According to the Telegraph, this mechanism will be separate from any possible future deal between Tehran and the West.

Bennett’s comments came after earlier this week, the UN nuclear watchdog formally censured Iran over its nuclear program on Wednesday, hours after the Islamic Republic said it disconnected some of the International Atomic Energy Agency’s cameras monitoring its nuclear sites.

Rafael Mariano Grossi, the IAEA director-general, warned that in three to four weeks, it would be unable to maintain a “continuity of knowledge” about Iran’s program. “This would be a fatal blow” to negotiations over Iran’s tattered nuclear deal with world powers, Grossi said.

Iran followed this up on Thursday by announcing that it has begun injecting gas into newly installed advanced uranium enrichment centrifuges.
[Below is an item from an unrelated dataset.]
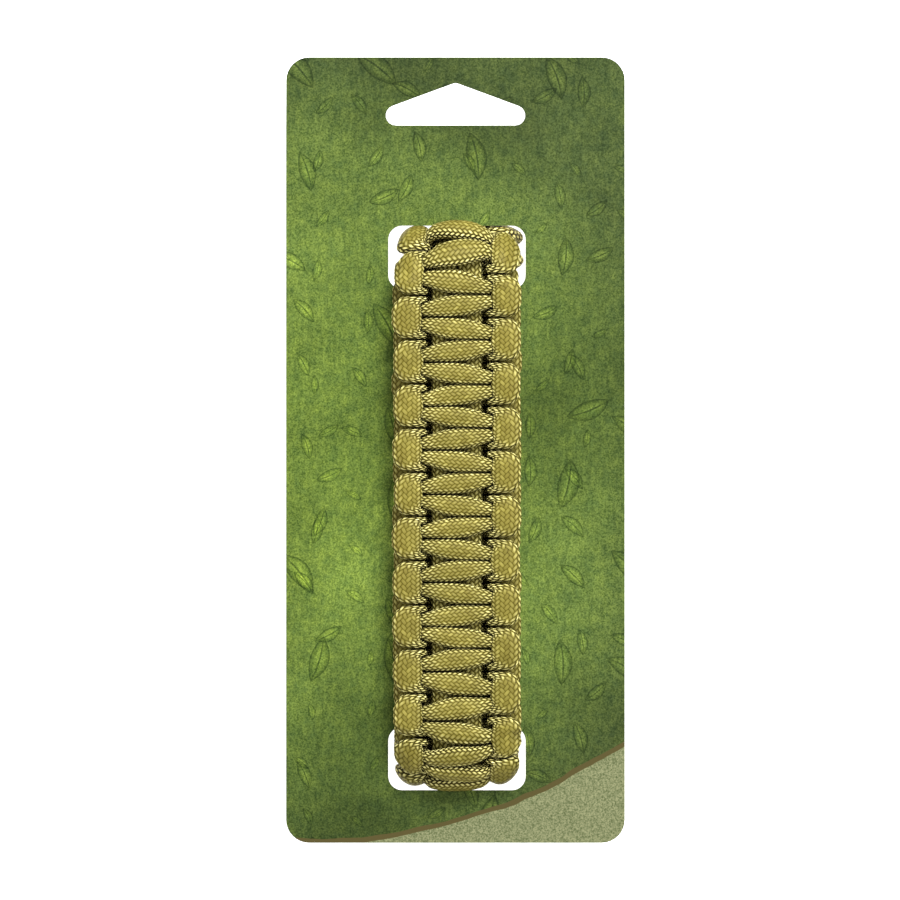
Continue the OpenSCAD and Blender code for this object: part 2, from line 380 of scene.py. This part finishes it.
def core_stations():
    """The filler cords as one closed ring: along one side, round the clasp's bar, back on the other side."""
    flat = (SIDE_KNOTS + CORE_PAST_KNOTS) * KNOT_PITCH
    eye_s = (LOOP_LENGTH - CLASP_REACH) / 2
    half = []
    for s in np.linspace(-flat, flat, CORE_STEPS):
        inside = smooth((flat - abs(s)) / CORE_EASE)
        spread = CORE_SPREAD * inside
        centre = [-CORE_X - spread / 2, s, CORE_RAISED * inside * (1 - fold_share(s))]
        high = CORE_HALF_T + CORE_SWELL * spread
        half.append([*centre, CORE_HALF_W + spread, 0, 0, 0, 0, high, CORE_PINCH])
    for degrees in range(EYE_DEGREES, -EYE_DEGREES - 1, -EYE_STEP):
        angle = math.radians(degrees)
        up_s, up_z = math.cos(angle), math.sin(angle)
        centre = [-CORE_X * degrees / EYE_DEGREES, eye_s + EYE_R * up_s, EYE_R * up_z]
        half.append([*centre, CORE_HALF_W, 0, 0, 0, CORE_HALF_T * up_s, CORE_HALF_T * up_z, CORE_PINCH])
    half = np.array(half)
    other = half * np.array([-1, -1, 1, 1, 1, -1, 1, 1, -1, 1])
    return np.concatenate([half, other, half[:1]])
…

Head of the Atomic Energy Organization of Iran Mohammad Eslami, who made the announcement during an interview with Iranian national TV, claimed the decision was in line with international regulations.
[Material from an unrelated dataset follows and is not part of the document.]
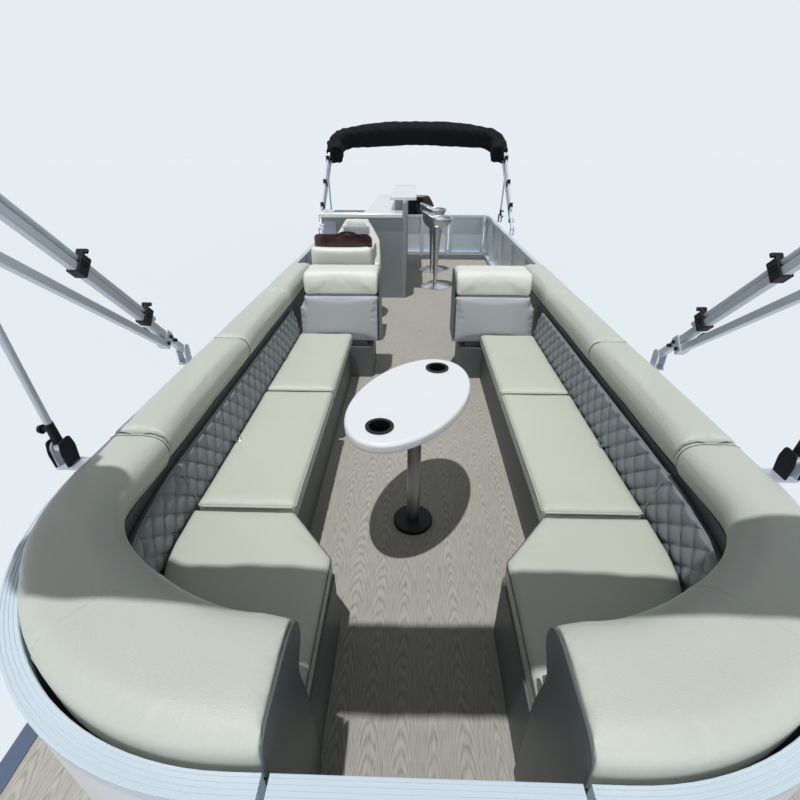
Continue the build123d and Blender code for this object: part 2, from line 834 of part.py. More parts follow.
with BuildPart() as recliner_backs:
    with BuildSketch(side_plane(recliner_inner_x)):
        with BuildLine():
            Polyline(
                (recliner_front_low_y, above_deck(recliner_back_bottom)),
                (recliner_front_high_y, above_deck(recliner_seam)),
                (recliner_back_high_y, above_deck(recliner_seam)),
                (recliner_back_low_y, above_deck(recliner_back_bottom)),
                close=True,
            )
        make_face()
    extrude(amount=recliner_wide_x - recliner_inner_x)
    high_band = above_deck(bolster_bottom - working_gap)
    low = (recliner_outer_x, recliner_front_low_y, high_band)
    add(block(low, (recliner_wide_x, recliner_back_high_y, above_deck(recliner_seam))), mode=Mode.SUBTRACT)
    fillet(recliner_backs.edges().filter_by(Axis.X).group_by(Axis.Z)[0], recliner_edge)
    mirror(about=Plane.YZ)
recliner_backs.part.label = "recliner_backs"
export_step(recliner_backs.part, "parts/recliner_backs.step")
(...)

Eslami did not specify where the centrifuges in question were located. But his announcement came on the same day the UN’s nuclear watchdog reported that Tehran had informed it of its plan to install two new cascades of advanced centrifuges at the underground Natanz nuclear facility that will allow it to rapidly enrich more uranium.
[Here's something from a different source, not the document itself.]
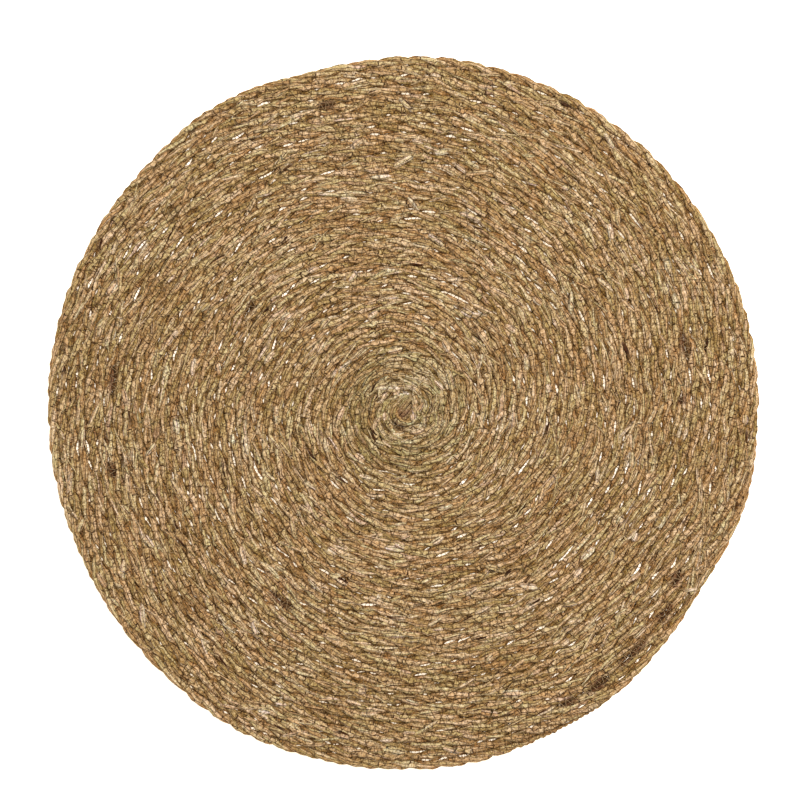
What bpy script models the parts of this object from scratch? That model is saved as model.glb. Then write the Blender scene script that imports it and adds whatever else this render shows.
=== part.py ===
"""Round seagrass placemat: one long cord coiled flat and sewn row to row.

The mat is one solid, because the coil is a single sewn piece. Its origin is the centre of
the coil on the underside, +Z is up through the thickness, and units are metres. Seen from
above, the coil grows anticlockwise. Its tail thins out and tucks in behind the last row
but one, so the rim steps in by one cord width there.
"""

import math

import bpy

MEAN_RADIUS = 0.18925      # centre of the coil to the middle of the rim's step
THICKNESS = 0.0052         # one cord, pressed a little flat by the sewing
CORD_WIDTH = 0.0051        # one row of the coil
RIM_ROUNDING = 0.0018      # how far the cord's round side rolls in at the rim
RIM_POINTS = 240
ROUNDING_STEPS = 2

TAIL_TIP_DEG = 304.0       # where the cord's last end is, anticlockwise from +X
TAIL_LENGTH_DEG = 23.0     # how much of the rim the thinning tail takes

# Each bulge or hollow of the hand-wound rim: where its middle is, how far it reaches to
# each side, and how far it stands out (a hollow is negative).
UNEVENNESS = (
    {"middle_deg": 25.0, "reach_deg": 95.0, "height": 0.0032},
    {"middle_deg": 103.0, "reach_deg": 18.0, "height": -0.0018},
    {"middle_deg": 122.0, "reach_deg": 18.0, "height": 0.0022},
    {"middle_deg": 205.0, "reach_deg": 45.0, "height": -0.0018},
    {"middle_deg": 243.0, "reach_deg": 14.0, "height": 0.0012},
    {"middle_deg": 304.0, "reach_deg": 16.0, "height": 0.0028},
    {"middle_deg": 330.0, "reach_deg": 14.0, "height": -0.0024},
    {"middle_deg": 347.0, "reach_deg": 14.0, "height": 0.0012},
)

SEAGRASS_COLOUR = (0.42, 0.30, 0.15, 1.0)
SEAGRASS_ROUGHNESS = 0.7


def smooth_step(share):
    """Ease from 0 to 1 with a level start and end."""
    return share * share * (3.0 - 2.0 * share)


def spiral_gain(angle_deg):
    """Share of a cord width that the coil has grown since the tail's tip."""
    past_tip = (angle_deg - TAIL_TIP_DEG) % 360.0
    full_row = 360.0 - TAIL_LENGTH_DEG
    if past_tip <= full_row:
        return past_tip / full_row
    return 1.0 - smooth_step((past_tip - full_row) / TAIL_LENGTH_DEG)


def bulge_height(angle_deg, bulge):
    """Height of one bulge at an angle: a single cosine hump, nothing past its reach."""
    away = abs((angle_deg - bulge["middle_deg"] + 180.0) % 360.0 - 180.0)
    if away >= bulge["reach_deg"]:
        return 0.0
    return bulge["height"] * 0.5 * (1.0 + math.cos(math.pi * away / bulge["reach_deg"]))


def rim_radius(angle_deg):
    """Radius of the mat's rim at an angle."""
    radius = MEAN_RADIUS + CORD_WIDTH * (spiral_gain(angle_deg) - 0.5)
    for bulge in UNEVENNESS:
        radius += bulge_height(angle_deg, bulge)
    return radius


def clear_scene():
    """Remove every object of the open scene."""
    for old in list(bpy.data.objects):
        bpy.data.objects.remove(old, do_unlink=True)


def seagrass_material():
    """Dry twisted seagrass, straw brown and matt."""
    material = bpy.data.materials.new("seagrass")
    material.use_nodes = True
    shader = material.node_tree.nodes["Principled BSDF"]
    shader.inputs["Base Color"].default_value = SEAGRASS_COLOUR
    shader.inputs["Roughness"].default_value = SEAGRASS_ROUGHNESS
    shader.inputs["Metallic"].default_value = 0.0
    return material


def rim_outline(name):
    """Closed flat outline of the mat, as a filled 2D curve of the mat's thickness."""
    outline = bpy.data.curves.new(name, "CURVE")
    outline.dimensions = "2D"
    outline.fill_mode = "BOTH"
    outline.extrude = THICKNESS / 2.0
    spline = outline.splines.new("POLY")
    spline.points.add(RIM_POINTS - 1)
    for index, point in enumerate(spline.points):
        angle_deg = 360.0 * index / RIM_POINTS
        radius = rim_radius(angle_deg)
        angle = math.radians(angle_deg)
        point.co = (radius * math.cos(angle), radius * math.sin(angle), 0.0, 1.0)
    spline.use_cyclic_u = True
    return outline


def coiled_mat(collection):
    """The sewn coil: a flat disc with the wound rim, rounded over at top and bottom."""
    mat = bpy.data.objects.new("coiled_mat", rim_outline("coiled_mat"))
    mat.location = (0.0, 0.0, THICKNESS / 2.0)
    collection.objects.link(mat)
    weld = mat.modifiers.new("weld", "WELD")
    weld.merge_threshold = 0.00005
    rounding = mat.modifiers.new("rim rounding", "BEVEL")
    rounding.width = RIM_ROUNDING
    rounding.segments = ROUNDING_STEPS
    rounding.limit_method = "ANGLE"
    rounding.angle_limit = math.radians(60.0)
    mat.data.materials.append(seagrass_material())
    return mat


def main():
    """Build the placemat in its own collection."""
    clear_scene()
    collection = bpy.data.collections.new("seagrass_placemat")
    bpy.context.scene.collection.children.link(collection)
    coiled_mat(collection)


main()
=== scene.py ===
"""Looks of a round seagrass placemat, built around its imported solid.

A two-ply twisted seagrass cord winds out from the centre, anticlockwise seen from above.
A fine brown thread zigzags over every join between two rows, above and below, and whips the
thinning tail of the cord to the rim. Units are metres and +Z is up.
"""

import logging
import math
from dataclasses import dataclass
from enum import Enum
from typing import Dict, List, Sequence, Tuple

import bpy
import numpy as np
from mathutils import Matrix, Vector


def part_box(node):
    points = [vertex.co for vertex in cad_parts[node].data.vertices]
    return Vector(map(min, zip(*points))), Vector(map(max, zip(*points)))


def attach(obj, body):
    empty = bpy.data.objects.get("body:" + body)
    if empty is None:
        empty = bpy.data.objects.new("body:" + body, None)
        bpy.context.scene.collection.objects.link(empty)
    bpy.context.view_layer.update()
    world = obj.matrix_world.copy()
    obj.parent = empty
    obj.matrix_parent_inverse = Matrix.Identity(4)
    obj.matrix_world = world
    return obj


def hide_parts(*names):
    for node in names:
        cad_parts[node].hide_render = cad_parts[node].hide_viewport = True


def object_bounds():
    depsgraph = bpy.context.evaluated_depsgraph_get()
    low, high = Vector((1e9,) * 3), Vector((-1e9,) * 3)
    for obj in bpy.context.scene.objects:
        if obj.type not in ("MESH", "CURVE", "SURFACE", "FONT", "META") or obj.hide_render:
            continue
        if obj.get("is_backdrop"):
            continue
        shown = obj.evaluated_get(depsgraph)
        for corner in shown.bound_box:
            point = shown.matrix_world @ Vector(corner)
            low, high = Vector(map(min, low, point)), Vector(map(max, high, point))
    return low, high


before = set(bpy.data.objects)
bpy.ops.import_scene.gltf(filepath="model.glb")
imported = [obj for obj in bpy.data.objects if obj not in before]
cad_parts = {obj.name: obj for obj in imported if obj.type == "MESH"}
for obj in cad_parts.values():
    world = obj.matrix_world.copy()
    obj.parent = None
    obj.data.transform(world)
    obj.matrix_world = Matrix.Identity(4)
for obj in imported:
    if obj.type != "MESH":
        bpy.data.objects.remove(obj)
CAD_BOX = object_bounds()

MAT_NODE = "coiled_mat"
BODY = "root"
MM = 0.001
TAU = 2.0 * math.pi

log = logging.getLogger("placemat")

Colour = Tuple[float, float, float]


class Slot(Enum):
    """The record's material slots, one for the seagrass and one for the thread."""

    SEAGRASS = "seagrass"
    THREAD = "thread"


class Face(Enum):
    """A side of the mat, as the sign of its height over the middle of the cord."""

    TOP = 1.0
    UNDERSIDE = -1.0


def ease(share: np.ndarray) -> np.ndarray:
    """Go from 0 to 1 with level ends: 3s^2 - 2s^3, with s held within 0 and 1."""
    held = np.clip(share, 0.0, 1.0)
    return held * held * (3.0 - 2.0 * held)


@dataclass(frozen=True)
class Wander:
    """An uneven smooth line: seeded random heights at even steps, eased between them."""

    step: float
    seed: int
    count: int = 8192

    def at(self, along: np.ndarray) -> np.ndarray:
        """Read the line.

        Args:
            along: distances along the line, in metres.

        Returns:
            Heights between -1 and 1.
        """
        heights = np.random.default_rng(self.seed).uniform(-1.0, 1.0, self.count)
        place = np.asarray(along, float) / self.step
        low = np.floor(place).astype(np.int64)
        share = ease(place - low)
        here, ahead = heights[low % self.count], heights[(low + 1) % self.count]
        return (1.0 - share) * here + share * ahead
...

The move by Iran’s atomic agency came in anticipation of ratification of the censure, drafted after the Vienna-based IAEA raised concerns about traces of enriched uranium previously found at three sites Tehran had not declared as having hosted nuclear activities.

Iran reached the deal limiting its nuclear program in return for sanctions relief — but the agreement has been on life support since then-president Donald Trump unilaterally withdrew the United States from it in 2018.

Tehran, which denies seeking to build a nuclear bomb, has backed away from some of its own commitments since 2019.

European capitals have expressed mounting concern over how far Iran has gone in resuming nuclear activities since the US began reimposing sanctions in 2018.

A person involved with security at the Uranium Conversion Facility just outside the city of Isfahan, Iran, on March 30, 2005. (AP Photo/Vahid Salemi, File)

Iran has built up large stockpiles of enriched uranium, some of it enriched to levels far higher than those needed for nuclear power generation.

The talks to revive the 2015 nuclear accord started in April 2021 with the aim of bringing the United States back in, lifting sanctions and getting Iran to return to the limits it agreed to on its nuclear activities.

But negotiations have stalled in recent months and the European Union’s top diplomat Josep Borrell warned last weekend that the possibility of returning to the accord was “shrinking.”